La rentrée littéraire et ses centaines de livres jetés à la criée et quasiment vendus au poids fait partie des grandes passions mais aussi des hystéries typiquement françaises. Dans une époque où la pratique de la lecture ne cesse de régresser, on ne saurait finalement s’en plaindre, non plus que du folklore qui l’accompagne. Les empoignades, scandales, ratages, consécrations auxquelles elle donne lieu avec sa ribambelle de prix littéraires en ligne de mire existent de longue date.

Cette année ne fait pas exception, à ceci près que dans « rentrée littéraire », normalement, le mot important c’est « littéraire ».

L’affaire Yann Moix, puisque c’en est devenu une de facto, est à interpréter comme un symptôme de différents phénomènes et d’un nombre incalculable de malentendus et de contresens, et c’est uniquement de ce point de vue qu’elle présente un quelconque intérêt.

Dans son dernier ouvrage intitulé Orléans –qu’il qualifie explicitement de « roman »-, l’auteur habitué des plateaux télé, du bruit médiatique et des clashs propices au buzz (celui-ci ne faisant en rien exception à son activité habituelle), y décrit ses souffrances d’enfant martyrisé, brutalisé, et tisse le récit de cette souffrance. Jusque-là, rien de bien nouveau en ces temps d’autofiction généralisée sur fond de posture victimaire. Dans la vague/vogue des Yann Moix, Christine Angot, Edouard Louis et compagnie, c’est un peu à qui décrochera le trophée de l’enfance la plus souffrante. Quand bien même, en dépit des règles du fameux « pacte autobiographique » mis naguère en lumière par Philippe Lejeune, ces auteurs-victimes présentent leur narration comme une fiction, il s’agit bien de faire commerce de l’étalage de son « misérable petit tas de secrets ». Certains, dans cet exercice, ont une puissance narrative et stylistique hors du commun, comme Emmanuel Carrère, et d’autres pataugent dans l’étalage du Moi(x).

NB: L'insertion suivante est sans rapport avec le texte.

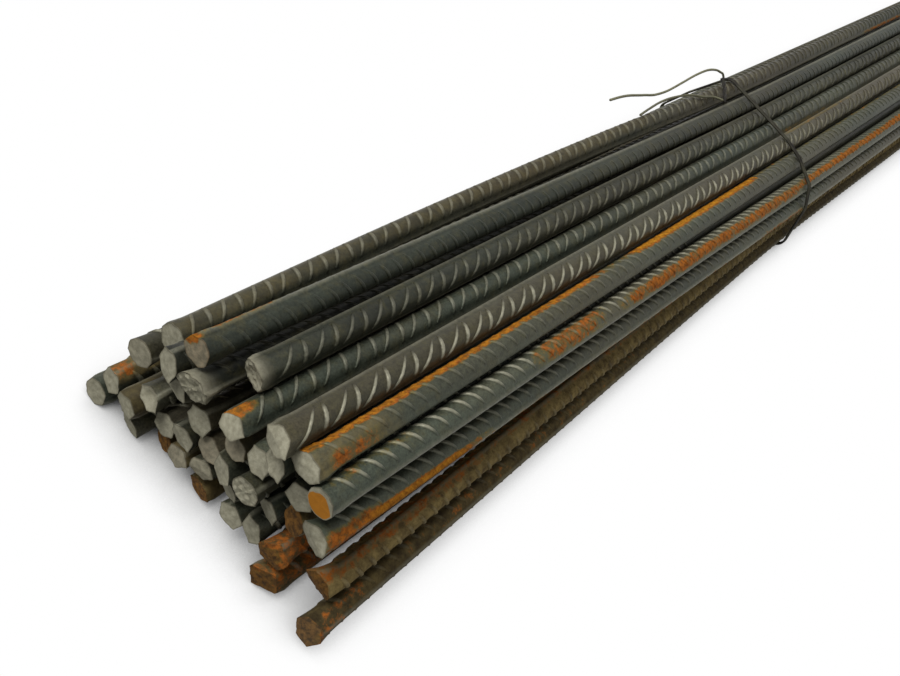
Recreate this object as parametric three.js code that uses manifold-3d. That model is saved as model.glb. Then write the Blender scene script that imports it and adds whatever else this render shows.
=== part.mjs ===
// Bundle of 12 mm ribbed reinforcing bars, cut to 2 m and held by two wire ties.
// Units are millimetres. +X runs along the bars, +Z is up, the bundle lies on z = 0.
// Every bar is one body: a straight-sided core with its two longitudinal ribs.
// The small slanted ribs on the bars are surface relief and aren't modelled here.
import * as THREE from "three";
import Module from "manifold-3d";

const wasm = await Module();
wasm.setup();

// ---------- driving dimensions ----------
const LENGTH = 2000;            // longest distance from end to end
const CORE_R = 6.09;            // corner radius of the bar's core, area as a 12 mm round bar
const RIB_R = 6.62;             // top of the two longitudinal ribs
const RIB_TOP_DEG = 7;          // half angle of a rib's top
const RIB_FOOT_DEG = 16;        // half angle of a rib's foot
const SIDE_POINTS = 3;          // core corners between the two ribs, each side
const CRUSHED_LENGTH = 11;      // the shear has flattened this much of a near end
const CRUSHED_SHARE = 0.8;      // thickness left between the blades
const PITCH = 13.32;            // least distance between two bars' centrelines
const TIE_X = 485;              // each tie sits this far from the middle
const WIRE_R = 0.8;             // 1.6 mm annealed tying wire
const WIRE_GAP = 0.35;          // clearance between wire and bars
const WIRE_SIDES = 6;
const TURN_STEP = 2.3;          // the wire's two turns lie this far apart
const TWIST_R = 0.9;            // radius of the twisted pair's helix
const TWIST_TURNS = 2;
const TWIST_STEPS = 10;
const FLAT_DEG = 18.5;          // roll that turns one flat of the core straight down
const SETTLE_STEPS = 900;       // rounds of pushing the bars apart
const SAG = 3.2;                // the lowest bars sag this much at most between the ties

// half the angle between two core corners, and so the distance to a flat
const CORNER_STEP = (180 - 2 * RIB_FOOT_DEG) / (SIDE_POINTS + 1);
const FLAT_R = CORE_R * Math.cos((CORNER_STEP / 2) * Math.PI / 180);

// Stations along the bundle where each bar's centreline is set.
const STATIONS = [-1000, -840, -665, -TIE_X, -200, 200, TIE_X, 730, 1000];
const NEAR = 0, TIE_A = 3, MID_A = 4, MID_B = 5, TIE_B = 6, FAR = STATIONS.length - 1;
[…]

Sur ces entrefaites, la famille de l’auteur s’est révoltée contre la manière peu flatteuse dont elle était ici dépeinte, un coup le frère qui explique que c’est au contraire Yann Moix qui le martyrisait avec une violence et un esprit de jalousie proche du magnifique et si mystérieux film Toto le héros, rejouant la rivalité d’Abel et Caïn avec toute son indémodable âpreté ; un coup c’est le père qui vient expliquer à la presse qu’il était effectivement du genre  sévère mais certainement pas de la manière abominable dont le décrit son médiatique fils ; un coup ce sont les amis ; on n’attend plus que le chien, la grand-mère et la boulangère et le tableau sera complet.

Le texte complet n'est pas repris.